He was recalled after three years, during which his
brother had reigned, and he was subsequently deposed
and put to death in March, 1361. Finally the
descendants of Nasir, instead of his sons, began to
rule. First came Muhammed Ibn Haji, who, as soon
as he began to show signs of independence, was declared
to be of unsound mind by his chief emir, Ilbogha;
then Shaban, the son of Husain (May, 1363), who was
strangled in March, 1377; and finally Husain’s
eight-year-old son Ali. After repeated contests,
Berkuk and Berekeh, two Circassian slaves, placed
themselves at the head of the government.

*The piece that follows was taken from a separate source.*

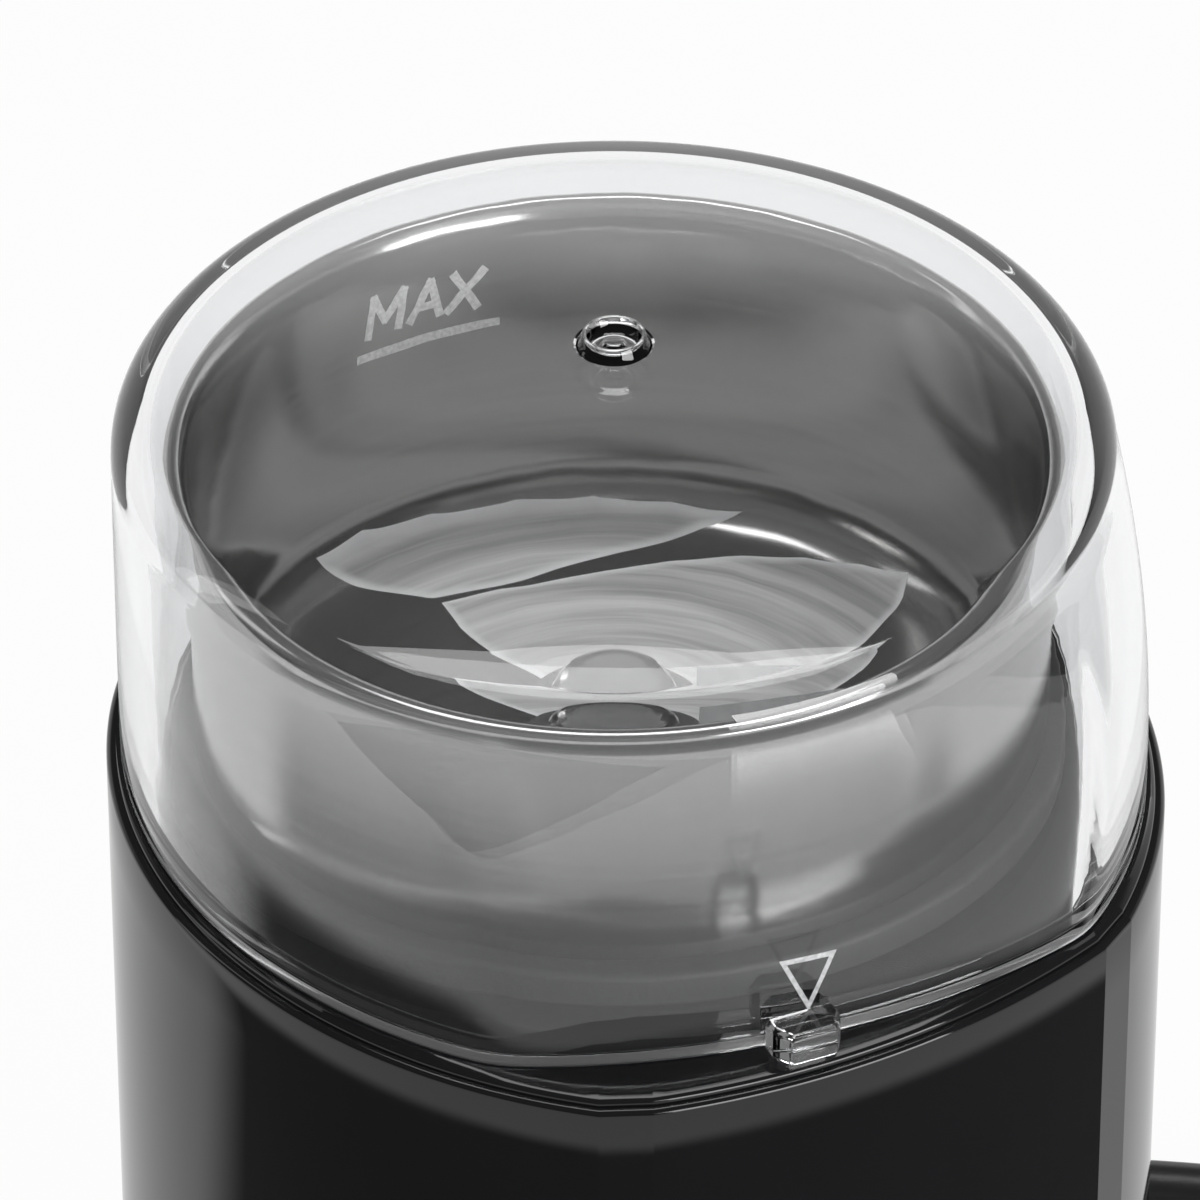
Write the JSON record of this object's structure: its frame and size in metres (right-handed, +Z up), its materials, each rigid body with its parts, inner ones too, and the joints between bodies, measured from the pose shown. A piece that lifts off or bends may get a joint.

Berkuk,
however, wished to be absolute, and soon put his co-regent
out of the way (1389). He contented himself at
first with being simply regent, and, even when Ali
died, he declared his six-year-old brother Haji, sultan.
The following year, when he discovered a conspiracy
of the Mamluks against him, and when many of the older
emirs were dead, he declared that it was for the good
of the state that no longer a child, but a man capable
of directing internal affairs and leading an army
against the enemy, should take over the government.
The assembly, whom he had bribed beforehand, supported
him, and he was appointed sultan in November, 1382.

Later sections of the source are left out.